Vehicle transmission is as important as the engine. And you need to pay critical attention to this component because it works in unison with the car engine to offer optimal performance, speed, and torque. Without it, the vehicle cannot move. Therefore, it needs to be in good condition at all times.
Most people are confused when they see magnetic shavings in the oil pan when changing the transmission fluid and wonder if it means the transmission is wearing out. The truth is, some amount of metal or magnetic shavings in tranny crankcase is normal and harmless. But how much metal is too much in transmission fluid? I’ll answer that in the next section.
How much metal is too much in transmission fluid?
Unlike the car engine, you can touch and feel some metal shavings in transmission fluid, and it’s normal. If you look into the tranny oil pan when servicing or changing transmission oil, you’ll see grime, metal flakes, metal shavings, or fragments.
While metal shavings, grime, and fragments are normal in the tranny; metals above 5% in the transmission fluid are too much. Metal shavings, particles, and grimes less than 2% are absolutely normal. If the particles or metal shavings are above 5%, it means some of the internal components are wearing out.
The truth is dirty transmission fluid or too many metal shavings in the tranny will cause noise and hard gear shifting in some cases and lead to further damage to the system components.

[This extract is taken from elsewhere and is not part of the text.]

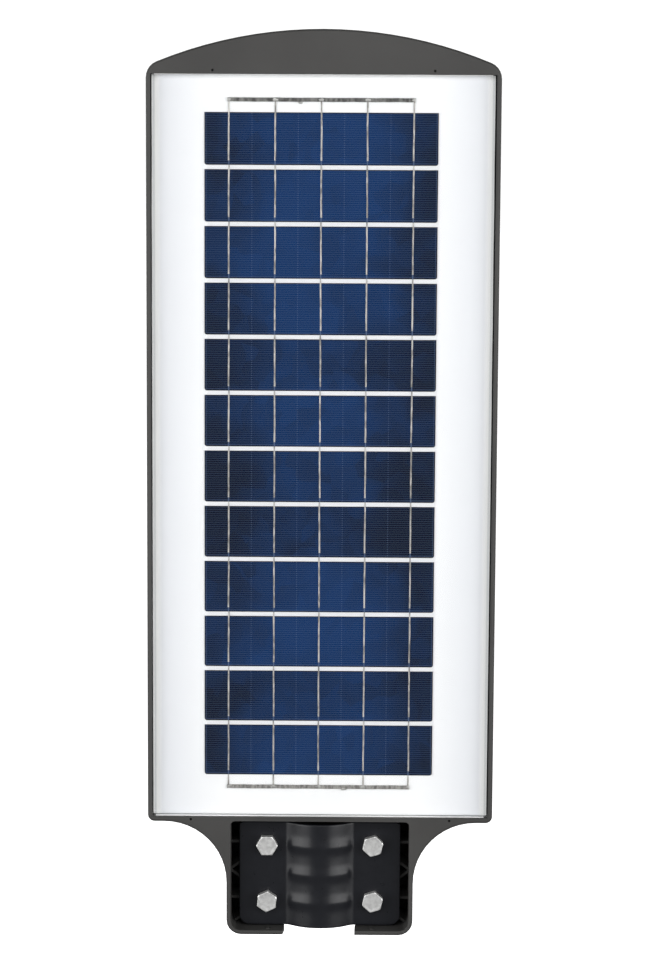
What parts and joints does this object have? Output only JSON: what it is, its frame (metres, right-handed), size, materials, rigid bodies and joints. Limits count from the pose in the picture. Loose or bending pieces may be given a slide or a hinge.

What causes metal shavings in transmission fluid?
Your transmission needs the same preventive care and maintenance you give to your engine. The common cause of metal in transmission fluid is a delay in changing transmission fluid or not changing it at all. As a result, the transmission fluid will lose its lubricating properties, causing the gears to grind against themselves.
The grinding will shave out fragments from the internal components and circulate in the tranny along with the transmission fluid. The shaved-out metals in the transmission pan will cause further damage to the unit and you may get bad transmission fluid smell you’re your vehicle. Therefore, you should replace your transmission fluid once the shavings exceed 2%.

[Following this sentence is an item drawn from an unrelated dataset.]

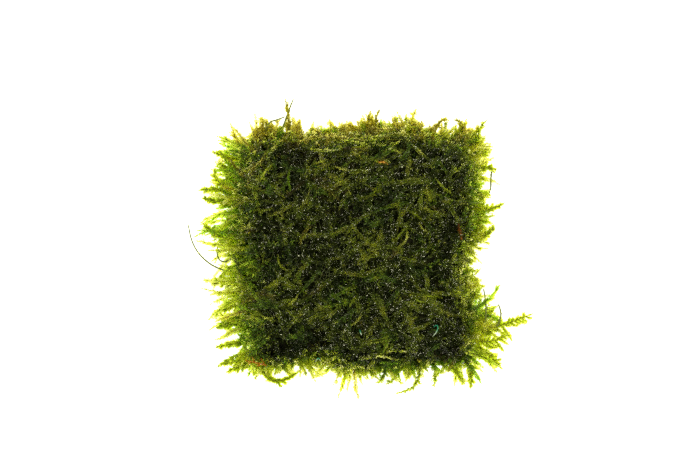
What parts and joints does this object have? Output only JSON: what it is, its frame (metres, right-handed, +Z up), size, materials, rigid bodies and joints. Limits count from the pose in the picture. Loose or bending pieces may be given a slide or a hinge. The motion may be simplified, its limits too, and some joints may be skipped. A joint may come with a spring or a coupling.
{
  "type": "moss mat",
  "caption": "Square mat of wet aquarium moss with a flat underside, a low tangled top and loose leafy shoots standing out all round its edge.",
  "frame": {"origin": "middle of the mat's flat underside", "axes": "+Z up out of the mat's top, +X to the right and +Y to the far edge as seen from above, along the mat's sides"},
  "size_m": [0.1123, 0.0957, 0.0114],
  "materials": {
    "dark_moss": "dense tangle of tiny wet leaves, dark green with fine sparkles",
    "fresh_frond": "thin see-through leaves, yellow-green, wet",
    "brown_stem": "thin olive to red-brown stem, slightly wet",
    "dead_leaf": "dead orange-brown leaves",
    "green_thread": "smooth blue-green binding thread"
  },
  "bodies": {
    "root": {"bottom_comb_sprig": "fresh_frond", "bottom_hanging_sprig": "fresh_frond", "bottom_left_bowed_stem": "brown_stem", "bottom_long_sprig": "fresh_frond", "bottom_middle_sprig": "fresh_frond", "bottom_right_frond": "fresh_frond", "corner_drooping_frond": "fresh_frond", "corner_long_sprig": "fresh_frond", "dead_sprig": "dead_leaf", "feather_frond": "fresh_frond", "inner_upright_stem": "brown_stem", "left_arching_stem": "brown_stem", "left_frond_1": "fresh_frond", "left_frond_10": "fresh_frond", "left_frond_2": "fresh_frond", "left_frond_3": "fresh_frond", "left_frond_4": "fresh_frond", "left_frond_5": "fresh_frond", "left_frond_6": "fresh_frond", "left_frond_7": "fresh_frond", "left_frond_8": "fresh_frond", "left_frond_9": "fresh_frond", "left_looped_stem": "brown_stem", "low_left_lower_frond": "fresh_frond", "low_left_upper_frond": "fresh_frond", "lower_feather_frond": "fresh_frond", "lower_right_frond": "fresh_frond", "moss_mat": "dark_moss", "orange_sprig": "dead_leaf", "outer_upright_stem": "brown_stem", "red_stem": "brown_stem", "right_hanging_stem": "brown_stem", "right_middle_frond": "fresh_frond", "right_ragged_frond": "fresh_frond", "right_small_frond": "fresh_frond", "right_square_frond": "fresh_frond", "right_upper_frond": "fresh_frond", "thread_edge_loop": "green_thread", "thread_end": "green_thread", "thread_hook": "green_thread", "top_curled_sprig": "fresh_frond", "top_forked_sprig": "fresh_frond", "top_forked_sprig_branch": "brown_stem", "top_left_bowed_stem": "brown_stem", "top_left_sprig": "fresh_frond", "top_middle_left_sprig": "fresh_frond", "top_middle_right_sprig": "fresh_frond", "top_right_sprig": "fresh_frond"}
  },
  "joints": []
}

Are the black metal flakes in the transmission oil harmful?
Black metal particles in transmission fluid indicate abnormal component wear. Typically, they are worn band friction material or clutch. If the particles are too much, it means you have abnormal wear. It is normal if the black metal flakes are small and centered around the magnet on the oil pan.
The magnet is responsible for collecting metal shavings, flakes, grime, and other particles in the transmission to prevent them from circulating alongside the transmission fluid, which could cause severe issues in the unit.

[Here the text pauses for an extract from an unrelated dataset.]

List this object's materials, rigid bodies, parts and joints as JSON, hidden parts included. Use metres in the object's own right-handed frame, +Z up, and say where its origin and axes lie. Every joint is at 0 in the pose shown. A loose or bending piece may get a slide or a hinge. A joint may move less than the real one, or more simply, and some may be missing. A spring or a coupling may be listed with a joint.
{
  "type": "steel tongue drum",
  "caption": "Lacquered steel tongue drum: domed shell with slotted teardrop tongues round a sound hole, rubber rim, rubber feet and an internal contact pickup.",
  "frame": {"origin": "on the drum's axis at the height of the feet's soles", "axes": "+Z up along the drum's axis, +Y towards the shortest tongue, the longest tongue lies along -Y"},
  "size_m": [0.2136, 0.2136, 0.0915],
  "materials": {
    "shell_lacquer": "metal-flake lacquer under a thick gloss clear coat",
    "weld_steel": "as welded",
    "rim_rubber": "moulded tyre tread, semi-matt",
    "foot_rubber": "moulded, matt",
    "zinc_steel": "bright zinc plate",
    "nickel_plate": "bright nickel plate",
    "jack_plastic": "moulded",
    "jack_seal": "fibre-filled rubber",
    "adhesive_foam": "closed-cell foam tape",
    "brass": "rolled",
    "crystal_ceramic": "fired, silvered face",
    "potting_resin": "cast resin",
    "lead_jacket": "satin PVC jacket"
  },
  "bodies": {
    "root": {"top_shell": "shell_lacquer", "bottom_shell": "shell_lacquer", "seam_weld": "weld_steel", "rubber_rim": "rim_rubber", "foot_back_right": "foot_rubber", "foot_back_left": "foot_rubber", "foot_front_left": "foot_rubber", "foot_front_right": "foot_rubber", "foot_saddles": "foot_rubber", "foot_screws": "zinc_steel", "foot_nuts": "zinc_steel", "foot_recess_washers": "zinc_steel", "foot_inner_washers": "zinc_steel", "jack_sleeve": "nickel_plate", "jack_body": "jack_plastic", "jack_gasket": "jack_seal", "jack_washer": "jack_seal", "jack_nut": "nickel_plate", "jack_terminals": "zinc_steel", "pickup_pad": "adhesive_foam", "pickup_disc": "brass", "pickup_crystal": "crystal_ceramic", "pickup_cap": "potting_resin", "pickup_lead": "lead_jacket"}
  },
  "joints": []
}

How to fix metal shavings in transmission oil
What should you do if you find glitter in transmission oil? As explained earlier, small metal shavings in oil are normal. But if you can feel the edges of the shavings by rubbing them with your fingers, it shows your planetary gear sets, clutch packs, and other internal components are wearing off quickly. And the first step to fixing metal shavings in the transmission is inspection.
You should park the vehicle in a solid, leveled, safe spot. Lift the vehicle and support it with your jack stands so you can easily slide underneath it.
Now, slide underneath the vehicle and drain the transmission fluid. After that, loosen the oil pan and inspect it to know the kind of shavings you have. The transmission could have different types of shavings, and each one connotes a specific problem. Here are the types of shavings you should watch out for.
Brass shaving means one of the thrust washers or bushings is wearing off. The thrust washers and bushings are made with brass, and they will start wearing off after covering a hundred miles or so.
Metal particles in transmission fluid mean the gear sets are wearing off. It could be normal or abnormal wear. Small metal particles are normal. If the metal particles are small, clean it. That could be all you need to rectify the underlying issues.
As explained earlier, black flakes indicate clutch or band frictional material wear.
Remove the oil filter and wash it with a washing brush and fuel. Let the filter dry before reinstalling it. While waiting for the filter to dry, wash the transmission pan. After reinstalling the filter and the oil pan, change the old oil and ensure it reaches the recommended level.
This should fix the problem, at least for the time being. A transmission is a complex machine, so you don’t have to do more than this unless you are a gearhead.
If you like keeping records, take pictures of metal shavings in the transmission and keep them. If you notice the shavings again, contact your mechanic and show them the pictures you took before the first fix.
Kindly note that seeing any of these metal shavings in transmission fluid is normal. However, the transmission needs urgent attention if the particles are much and you can feel the edges of the shavings with your fingers.
How much does to fix metal shavings in transmission?
Most times, all you need to fix the metal in transmission pan is to do a full transmission flush before replacing the fluid. Luckily, this will cost you between $100 to $250 at a mechanic garage and $70 if you follow the DIY routes. However, If the shavings result from accelerated wear from the internal parts or a sign of a bigger problem, the repair will cost between $500 to $2500 on average.
This article has explained how much metal is too much in transmission fluid. Now you know which is normal and which is abnormal. Whether the metal shavings in the transmission are normal or not, always wash off the shavings whenever you open the transmission crankcase. This will prevent the shavings from clogging the oil filter.
However, if the metal shaving is up to 5%, contact a mechanic to check the transmission and address the root cause before it escalates to major repairs.